What the task asks — Find each line with "node" and copy it.

------------------------

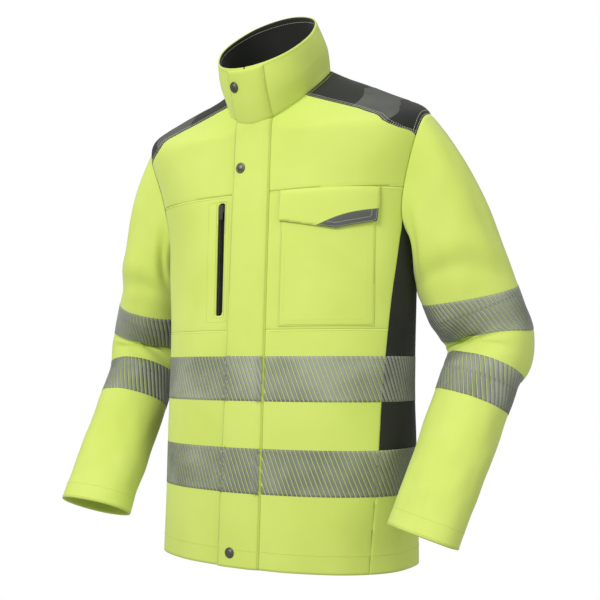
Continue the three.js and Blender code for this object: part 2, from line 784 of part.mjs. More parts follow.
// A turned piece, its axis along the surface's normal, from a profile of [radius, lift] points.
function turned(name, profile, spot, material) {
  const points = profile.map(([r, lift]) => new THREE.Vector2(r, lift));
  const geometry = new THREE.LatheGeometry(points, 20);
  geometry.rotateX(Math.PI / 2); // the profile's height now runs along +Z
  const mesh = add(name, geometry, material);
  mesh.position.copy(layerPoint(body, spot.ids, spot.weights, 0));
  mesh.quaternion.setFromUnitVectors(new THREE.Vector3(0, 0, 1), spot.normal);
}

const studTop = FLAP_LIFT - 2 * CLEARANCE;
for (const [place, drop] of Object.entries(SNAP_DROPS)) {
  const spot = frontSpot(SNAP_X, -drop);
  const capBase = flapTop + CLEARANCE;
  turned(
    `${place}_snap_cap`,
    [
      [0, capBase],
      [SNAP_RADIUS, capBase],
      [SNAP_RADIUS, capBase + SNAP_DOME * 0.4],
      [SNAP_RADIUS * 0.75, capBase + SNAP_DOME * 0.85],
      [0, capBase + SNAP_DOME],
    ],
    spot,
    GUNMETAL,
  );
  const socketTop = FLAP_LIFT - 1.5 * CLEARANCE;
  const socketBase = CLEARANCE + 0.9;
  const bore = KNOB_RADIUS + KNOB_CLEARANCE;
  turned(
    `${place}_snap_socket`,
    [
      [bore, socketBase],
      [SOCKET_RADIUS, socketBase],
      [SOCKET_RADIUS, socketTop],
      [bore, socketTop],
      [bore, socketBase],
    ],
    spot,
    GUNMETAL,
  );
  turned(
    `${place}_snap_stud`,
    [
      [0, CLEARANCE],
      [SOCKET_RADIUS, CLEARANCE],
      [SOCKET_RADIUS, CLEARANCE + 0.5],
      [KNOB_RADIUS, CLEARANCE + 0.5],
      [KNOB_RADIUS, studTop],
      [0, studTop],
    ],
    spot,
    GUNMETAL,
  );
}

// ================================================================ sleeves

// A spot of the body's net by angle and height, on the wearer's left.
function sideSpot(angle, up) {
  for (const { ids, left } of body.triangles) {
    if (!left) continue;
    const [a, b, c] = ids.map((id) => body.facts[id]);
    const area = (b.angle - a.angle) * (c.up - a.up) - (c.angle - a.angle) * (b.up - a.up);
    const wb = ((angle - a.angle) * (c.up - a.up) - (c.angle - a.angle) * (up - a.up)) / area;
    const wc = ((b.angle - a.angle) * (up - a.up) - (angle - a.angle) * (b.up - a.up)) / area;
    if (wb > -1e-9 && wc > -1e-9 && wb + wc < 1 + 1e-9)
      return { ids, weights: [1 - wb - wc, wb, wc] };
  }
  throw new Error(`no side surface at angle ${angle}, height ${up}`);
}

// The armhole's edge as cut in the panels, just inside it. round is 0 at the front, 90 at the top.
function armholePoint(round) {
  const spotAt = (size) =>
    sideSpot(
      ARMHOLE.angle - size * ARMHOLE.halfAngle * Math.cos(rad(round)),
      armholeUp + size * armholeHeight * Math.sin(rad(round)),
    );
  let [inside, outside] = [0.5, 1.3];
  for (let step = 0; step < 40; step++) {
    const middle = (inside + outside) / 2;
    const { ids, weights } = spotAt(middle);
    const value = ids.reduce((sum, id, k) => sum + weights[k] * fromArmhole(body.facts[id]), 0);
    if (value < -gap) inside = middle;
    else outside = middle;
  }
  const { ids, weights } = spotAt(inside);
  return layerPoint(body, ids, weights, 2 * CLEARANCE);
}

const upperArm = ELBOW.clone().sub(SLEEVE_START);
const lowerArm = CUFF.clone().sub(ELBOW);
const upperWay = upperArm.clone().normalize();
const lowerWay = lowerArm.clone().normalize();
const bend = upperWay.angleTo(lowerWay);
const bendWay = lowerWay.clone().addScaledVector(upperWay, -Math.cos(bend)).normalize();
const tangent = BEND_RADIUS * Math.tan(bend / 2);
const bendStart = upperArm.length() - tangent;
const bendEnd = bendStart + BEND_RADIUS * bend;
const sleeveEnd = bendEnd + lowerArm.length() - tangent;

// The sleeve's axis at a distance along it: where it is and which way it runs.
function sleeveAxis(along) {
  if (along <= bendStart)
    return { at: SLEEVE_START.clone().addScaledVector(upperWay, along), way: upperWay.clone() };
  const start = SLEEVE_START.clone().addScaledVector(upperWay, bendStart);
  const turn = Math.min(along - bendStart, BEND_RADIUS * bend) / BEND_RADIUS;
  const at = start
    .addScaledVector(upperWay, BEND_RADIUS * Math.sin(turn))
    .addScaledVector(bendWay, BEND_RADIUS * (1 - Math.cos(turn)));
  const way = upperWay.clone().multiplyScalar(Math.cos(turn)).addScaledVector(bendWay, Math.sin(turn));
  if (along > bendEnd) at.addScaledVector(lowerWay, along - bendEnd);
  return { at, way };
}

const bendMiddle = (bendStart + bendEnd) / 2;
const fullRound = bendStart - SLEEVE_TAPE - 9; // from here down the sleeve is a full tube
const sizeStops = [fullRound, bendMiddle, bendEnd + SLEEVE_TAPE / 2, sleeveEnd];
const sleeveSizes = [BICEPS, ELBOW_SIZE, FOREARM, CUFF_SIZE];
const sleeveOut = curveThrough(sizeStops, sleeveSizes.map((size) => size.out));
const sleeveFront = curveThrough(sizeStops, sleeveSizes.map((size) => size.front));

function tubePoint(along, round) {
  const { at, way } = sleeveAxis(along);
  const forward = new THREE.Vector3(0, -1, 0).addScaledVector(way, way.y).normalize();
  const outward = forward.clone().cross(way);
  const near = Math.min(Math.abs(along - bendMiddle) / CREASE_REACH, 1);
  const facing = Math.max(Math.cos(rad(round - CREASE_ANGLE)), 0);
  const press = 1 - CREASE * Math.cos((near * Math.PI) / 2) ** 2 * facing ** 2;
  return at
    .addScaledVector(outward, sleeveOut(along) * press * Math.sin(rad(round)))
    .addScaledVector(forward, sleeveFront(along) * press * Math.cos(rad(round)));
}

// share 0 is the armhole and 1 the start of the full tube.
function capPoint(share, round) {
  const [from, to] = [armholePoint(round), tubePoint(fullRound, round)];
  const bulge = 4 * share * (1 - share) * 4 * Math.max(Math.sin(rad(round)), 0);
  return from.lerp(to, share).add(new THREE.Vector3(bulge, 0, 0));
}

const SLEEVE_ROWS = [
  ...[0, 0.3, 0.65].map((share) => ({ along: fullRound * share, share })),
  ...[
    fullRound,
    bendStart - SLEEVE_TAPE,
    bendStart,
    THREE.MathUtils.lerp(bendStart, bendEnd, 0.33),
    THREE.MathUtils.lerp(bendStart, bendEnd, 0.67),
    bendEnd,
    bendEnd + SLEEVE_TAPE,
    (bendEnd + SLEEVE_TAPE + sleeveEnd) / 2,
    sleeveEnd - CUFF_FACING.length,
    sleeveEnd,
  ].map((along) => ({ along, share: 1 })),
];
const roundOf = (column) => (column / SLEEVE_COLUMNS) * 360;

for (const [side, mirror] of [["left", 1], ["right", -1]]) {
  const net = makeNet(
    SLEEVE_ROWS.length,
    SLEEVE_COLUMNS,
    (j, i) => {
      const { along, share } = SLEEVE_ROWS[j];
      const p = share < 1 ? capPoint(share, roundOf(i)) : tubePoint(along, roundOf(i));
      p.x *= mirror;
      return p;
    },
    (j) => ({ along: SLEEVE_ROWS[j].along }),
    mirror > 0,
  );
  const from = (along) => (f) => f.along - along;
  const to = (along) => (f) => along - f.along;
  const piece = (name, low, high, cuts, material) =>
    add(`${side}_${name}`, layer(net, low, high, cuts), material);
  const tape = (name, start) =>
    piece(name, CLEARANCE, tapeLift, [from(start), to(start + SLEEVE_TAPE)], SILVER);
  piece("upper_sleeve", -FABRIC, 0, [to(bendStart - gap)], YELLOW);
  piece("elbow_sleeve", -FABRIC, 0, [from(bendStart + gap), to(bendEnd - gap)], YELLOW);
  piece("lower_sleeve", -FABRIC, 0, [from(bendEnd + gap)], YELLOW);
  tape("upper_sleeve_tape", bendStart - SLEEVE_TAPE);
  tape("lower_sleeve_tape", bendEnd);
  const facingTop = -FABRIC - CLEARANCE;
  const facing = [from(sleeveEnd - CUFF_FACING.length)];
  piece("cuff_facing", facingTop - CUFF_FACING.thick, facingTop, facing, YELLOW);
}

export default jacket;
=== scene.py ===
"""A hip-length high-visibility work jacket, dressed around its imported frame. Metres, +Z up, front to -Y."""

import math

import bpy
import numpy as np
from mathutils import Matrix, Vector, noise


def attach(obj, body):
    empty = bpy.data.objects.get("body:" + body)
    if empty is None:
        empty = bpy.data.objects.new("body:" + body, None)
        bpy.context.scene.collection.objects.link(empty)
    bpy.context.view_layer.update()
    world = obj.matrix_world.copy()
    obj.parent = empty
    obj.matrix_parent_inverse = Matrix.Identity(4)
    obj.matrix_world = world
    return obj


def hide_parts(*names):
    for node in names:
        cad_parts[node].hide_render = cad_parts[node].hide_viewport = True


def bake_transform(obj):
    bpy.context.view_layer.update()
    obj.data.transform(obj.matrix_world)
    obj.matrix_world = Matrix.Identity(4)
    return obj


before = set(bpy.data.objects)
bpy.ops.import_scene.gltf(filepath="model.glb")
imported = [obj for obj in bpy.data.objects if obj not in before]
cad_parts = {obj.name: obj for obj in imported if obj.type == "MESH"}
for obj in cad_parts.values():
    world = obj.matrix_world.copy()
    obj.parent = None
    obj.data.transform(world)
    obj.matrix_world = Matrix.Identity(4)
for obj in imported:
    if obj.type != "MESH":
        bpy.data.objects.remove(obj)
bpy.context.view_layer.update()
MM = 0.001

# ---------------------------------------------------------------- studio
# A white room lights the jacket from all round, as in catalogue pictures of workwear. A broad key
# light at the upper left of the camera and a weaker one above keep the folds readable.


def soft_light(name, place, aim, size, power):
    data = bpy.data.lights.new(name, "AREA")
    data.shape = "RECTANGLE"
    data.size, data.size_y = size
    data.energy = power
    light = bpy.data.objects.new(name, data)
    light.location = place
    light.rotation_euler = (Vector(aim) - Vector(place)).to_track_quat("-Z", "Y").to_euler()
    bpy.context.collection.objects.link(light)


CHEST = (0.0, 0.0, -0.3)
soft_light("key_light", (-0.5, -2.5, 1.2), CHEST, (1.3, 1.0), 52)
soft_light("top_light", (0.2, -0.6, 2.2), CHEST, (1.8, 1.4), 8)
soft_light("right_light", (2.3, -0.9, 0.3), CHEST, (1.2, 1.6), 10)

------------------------

Reply —
    for node in names:
        cad_parts[node].hide_render = cad_parts[node].hide_viewport = True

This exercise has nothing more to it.